Proponents argue they could lower settlement times, improve transparency, & expand global access to financial markets. According to Armstrong, the Senate draft effectively shuts down this category by imposing restrictions that make compliant issuance or trading unworkable.
Such a move, he warned, would stifle a promising area of innovation before it has a chance to mature within U.S. regulatory boundaries. Another major point of contention is the bill’s treatment of decentralized finance.
Armstrong said the draft includes provisions that would severely limit DeFi activity, while simultaneously granting the government expansive access to user financial data. In his view, this combination risks eroding fundamental privacy rights without delivering proportional consumer protection benefits.

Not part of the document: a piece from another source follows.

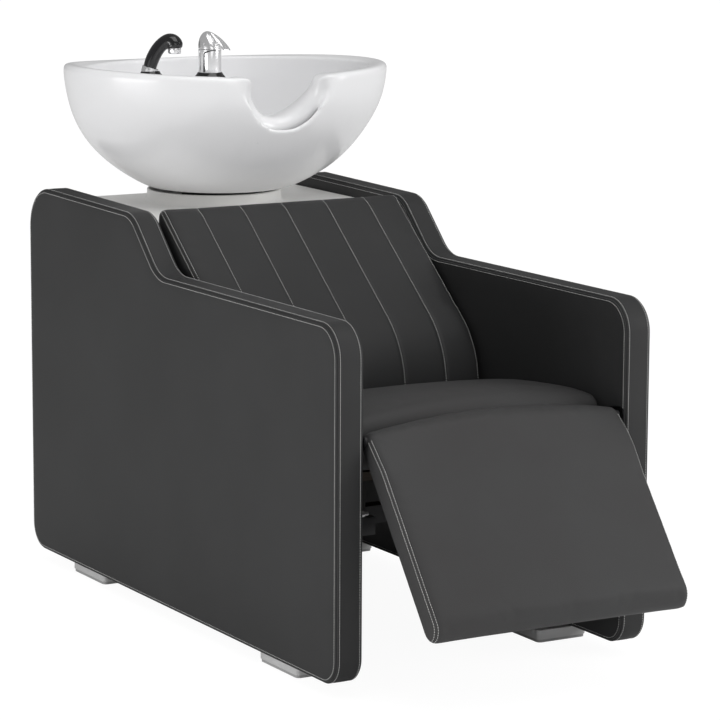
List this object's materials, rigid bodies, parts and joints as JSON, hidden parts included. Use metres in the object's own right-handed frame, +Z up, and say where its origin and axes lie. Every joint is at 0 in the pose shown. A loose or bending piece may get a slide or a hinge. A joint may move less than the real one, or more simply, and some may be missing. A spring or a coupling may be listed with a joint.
{
  "type": "hair washing bed",
  "caption": "Salon wash unit: upholstered seat between side panels, hinged legrest, tilting ceramic basin with neck rest, lever mixer and pull-out hand spray.",
  "frame": {"origin": "on the floor, under the middle of the whole unit's box", "axes": "+Z up, +Y from the legrest to the basin, +X to the sitter's left"},
  "size_m": [0.6387, 1.4489, 1.0465],
  "materials": {
    "leatherette": "charcoal grained leatherette, satin",
    "leather_soft": "charcoal grained leatherette over foam, satin",
    "board": "plain birch ply",
    "stained_board": "beech, stained black",
    "zinc_steel": "zinc plated",
    "frame_steel": "black powder coat",
    "foot_paint": "light grey satin paint",
    "glide": "light grey, matt",
    "black_plastic": "satin black",
    "cover_plastic": "satin off-white",
    "ceramic": "white glaze",
    "chrome": "polished",
    "black_gloss": "glossy black",
    "brass": "turned",
    "buffer_rubber": "matt"
  },
  "bodies": {
    "chassis": {"back_board": "board", "back_cushion": "leather_soft", "basin_stand": "frame_steel", "bracket_screws": "zinc_steel", "cleats": "black_plastic", "foot_pads": "glide", "foot_screws": "zinc_steel", "front_cross_tube": "frame_steel", "front_left_foot": "foot_paint", "front_right_foot": "foot_paint", "left_back_bearer": "board", "left_leg_bracket": "zinc_steel", "left_panel_core": "board", "left_panel_cover": "leatherette", "left_seat_bearer": "stained_board", "left_side_rail": "frame_steel", "middle_cross_tube": "frame_steel", "pivot_studs": "zinc_steel", "pivot_washers": "zinc_steel", "rail_bolts": "zinc_steel", "rail_plugs": "black_plastic", "rear_left_foot": "foot_paint", "rear_panel": "cover_plastic", "rear_panel_screws": "zinc_steel", "rear_right_foot": "foot_paint", "rest_buffers": "buffer_rubber", "right_back_bearer": "board", "right_leg_bracket": "zinc_steel", "right_panel_core": "board", "right_panel_cover": "leatherette", "right_seat_bearer": "stained_board", "right_side_rail": "frame_steel", "seat_board": "board", "seat_cushion": "leather_soft", "stand_front_tube": "frame_steel", "stand_rear_tube": "frame_steel", "stop_studs": "zinc_steel", "tilt_pin": "zinc_steel", "top_cover": "cover_plastic"},
    "legrest": {"legrest_board": "board", "legrest_cushion": "leather_soft", "leg_bushes": "black_plastic"},
    "basin": {"tilt_plate": "frame_steel", "basin_gasket": "buffer_rubber", "basin": "ceramic", "waste_body": "chrome", "strainer": "chrome", "waste_nut": "black_plastic", "mixer_ring": "black_gloss", "mixer_body": "chrome", "mixer_nut": "brass", "spray_holder": "black_gloss", "spray_nut": "black_plastic"},
    "mixer_stem": {"mixer_spindle": "brass"},
    "mixer_lever": {"mixer_lever": "chrome", "lever_pin": "chrome"},
    "hand_spray": {"spray_collar": "chrome", "spray_grip": "black_gloss", "spray_nozzle": "chrome"}
  },
  "joints": [
    {"name": "legrest_hinge", "type": "hinge", "parent": "chassis", "child": "legrest", "pos_m": [0, -0.4849, 0.4305], "axis": [-1, 0, 0], "range_deg": [-31, 48.5]},
    {"name": "basin_tilt", "type": "hinge", "parent": "chassis", "child": "basin", "pos_m": [0, 0.4301, 0.712], "axis": [1, 0, 0], "range_deg": [0, 8]},
    {"name": "mixer_turn", "type": "hinge", "parent": "basin", "child": "mixer_stem", "pos_m": [-0.123, 0.3051, 1], "axis": [0, 0, 1], "range_deg": [-45, 45]},
    {"name": "mixer_lift", "type": "hinge", "parent": "mixer_stem", "child": "mixer_lever", "pos_m": [-0.1318, 0.3098, 1.0235], "axis": [-0.4695, -0.8829, 0], "range_deg": [0, 20]},
    {"name": "spray_draw", "type": "slide", "parent": "basin", "child": "hand_spray", "axis": [0.2434, -0.1294, 0.9613], "range_m": [0, 0.15]}
  ]
}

By extending surveillance-style requirements designed for centralized intermediaries into decentralized systems, the bill could force DeFi developers either to shut down or to exclude U.S. users entirely. Such an outcome, Armstrong implied, would push experimentation & talent abroad rather than addressing risks through targeted, technology-aware regulation.
After reviewing the Senate Banking draft text over the last 48hrs, Coinbase unfortunately can’t support the bill as written.

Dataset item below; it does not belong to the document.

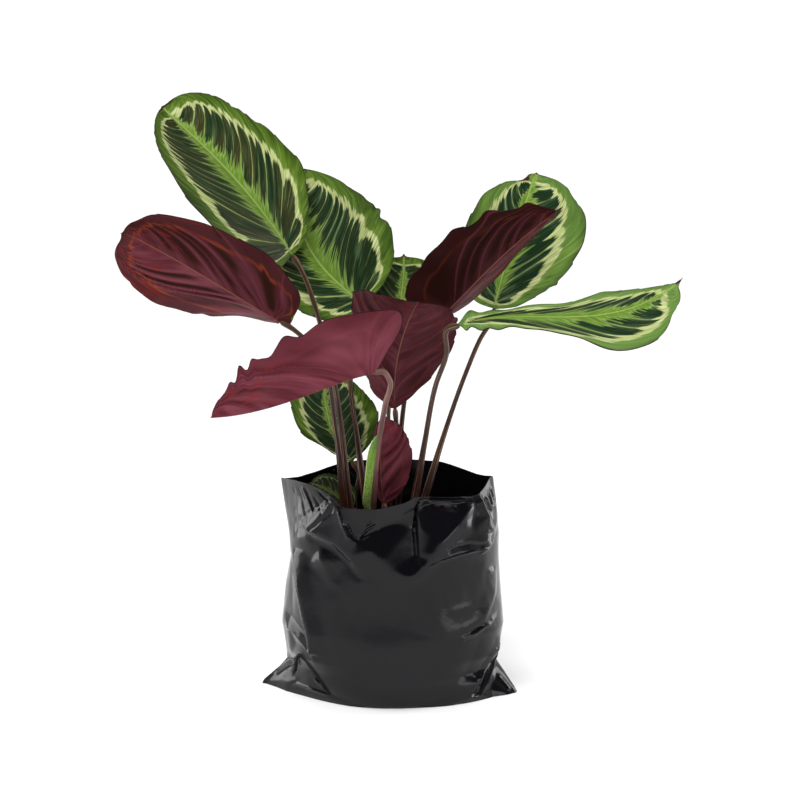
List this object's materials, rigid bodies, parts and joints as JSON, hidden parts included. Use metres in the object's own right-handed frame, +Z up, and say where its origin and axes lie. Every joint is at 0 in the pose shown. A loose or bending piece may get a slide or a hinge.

— Brian Armstrong (@brian_armstrong) January 14, 2026
There are too many issues, including:
- A defacto ban on tokenized equities
- DeFi prohibitions, giving the government unlimited access to your financial…
Regulatory Turf Wars: CFTC vs SEC
The bill also raises concerns about the balance of power between U.S. financial regulators. Armstrong specifically pointed to what he described as an erosion of the authority of the Commodity Futures Trading Commission, effectively making it subordinate to the Securities and Exchange Commission in crypto oversight.

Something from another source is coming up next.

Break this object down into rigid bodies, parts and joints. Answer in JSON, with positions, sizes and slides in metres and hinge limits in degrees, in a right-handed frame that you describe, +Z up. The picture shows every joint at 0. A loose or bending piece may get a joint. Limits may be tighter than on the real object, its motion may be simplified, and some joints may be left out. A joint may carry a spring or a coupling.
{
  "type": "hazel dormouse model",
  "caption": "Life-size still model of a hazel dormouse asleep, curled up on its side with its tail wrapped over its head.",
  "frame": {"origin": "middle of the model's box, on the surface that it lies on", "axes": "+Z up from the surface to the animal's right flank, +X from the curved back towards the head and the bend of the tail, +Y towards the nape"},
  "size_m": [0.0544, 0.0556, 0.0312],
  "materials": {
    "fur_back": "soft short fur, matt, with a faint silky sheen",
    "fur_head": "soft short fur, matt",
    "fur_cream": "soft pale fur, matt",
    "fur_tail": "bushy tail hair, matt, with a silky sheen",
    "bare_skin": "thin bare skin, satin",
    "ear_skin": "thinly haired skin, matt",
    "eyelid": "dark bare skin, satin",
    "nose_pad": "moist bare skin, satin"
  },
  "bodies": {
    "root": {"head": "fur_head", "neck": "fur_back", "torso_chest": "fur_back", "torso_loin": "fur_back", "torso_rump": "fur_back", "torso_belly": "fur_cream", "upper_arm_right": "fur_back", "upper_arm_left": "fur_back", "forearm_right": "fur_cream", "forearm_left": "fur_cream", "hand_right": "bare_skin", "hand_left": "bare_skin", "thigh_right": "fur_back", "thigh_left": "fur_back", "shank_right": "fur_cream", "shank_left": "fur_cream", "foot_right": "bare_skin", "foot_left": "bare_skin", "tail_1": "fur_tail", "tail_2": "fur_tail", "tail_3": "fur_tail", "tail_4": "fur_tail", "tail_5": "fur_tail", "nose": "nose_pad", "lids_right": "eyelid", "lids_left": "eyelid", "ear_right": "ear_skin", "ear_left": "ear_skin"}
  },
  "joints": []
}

For years, the crypto industry has argued that a clear division of responsibilities between the CFTC & SEC is essential for predictable regulation. The CFTC has traditionally overseen commodities markets, while the SEC regulates securities issuance & trading.
By consolidating more power under the SEC, Armstrong warned, the bill risks entrenching a more restrictive, enforcement-heavy approach that could discourage compliant innovation rather than encourage it.
Stablecoins & Competition with Banks
Stablecoins remain a core focus of the Senate Banking Committee’s work, & the draft includes amendments that Armstrong says would eliminate rewards on stablecoin holdings. These rewards are typically funded through interest earned on reserve assets.
Coinbase argues that banning them would prevent crypto-native firms from competing with traditional banks, effectively allowing incumbents to suppress new payment & savings models. From Coinbase’s perspective, such restrictions would limit consumer choice & slow innovation in digital payments.
Despite his criticism, Armstrong acknowledged the bipartisan effort behind the bill. He praised lawmakers for attempting to reach consensus but stressed that goodwill does not guarantee good outcomes.
In Coinbase’s assessment, the draft would lock in structural disadvantages that could take years to unwind. As a result, Armstrong said the company would rather see no bill passed than endorse legislation that damages innovation & competition.
A Broader Debate About the Future of Crypto in America
The dispute highlights a deeper policy question facing U.S. lawmakers: should crypto regulation prioritize restriction & control, or balance risk management with long-term competitiveness?
Industry participants increasingly warn that heavy-handed regulation could push talent, capital, & infrastructure abroad. Armstrong framed Coinbase’s position as a call for parity, arguing that crypto should be regulated on a level playing field with other financial services.
Coinbase says it will continue engaging with policymakers to push for a revised draft that protects consumers without undermining privacy, innovation, or fair competition. Whether the Senate Banking Committee adjusts its approach remains uncertain.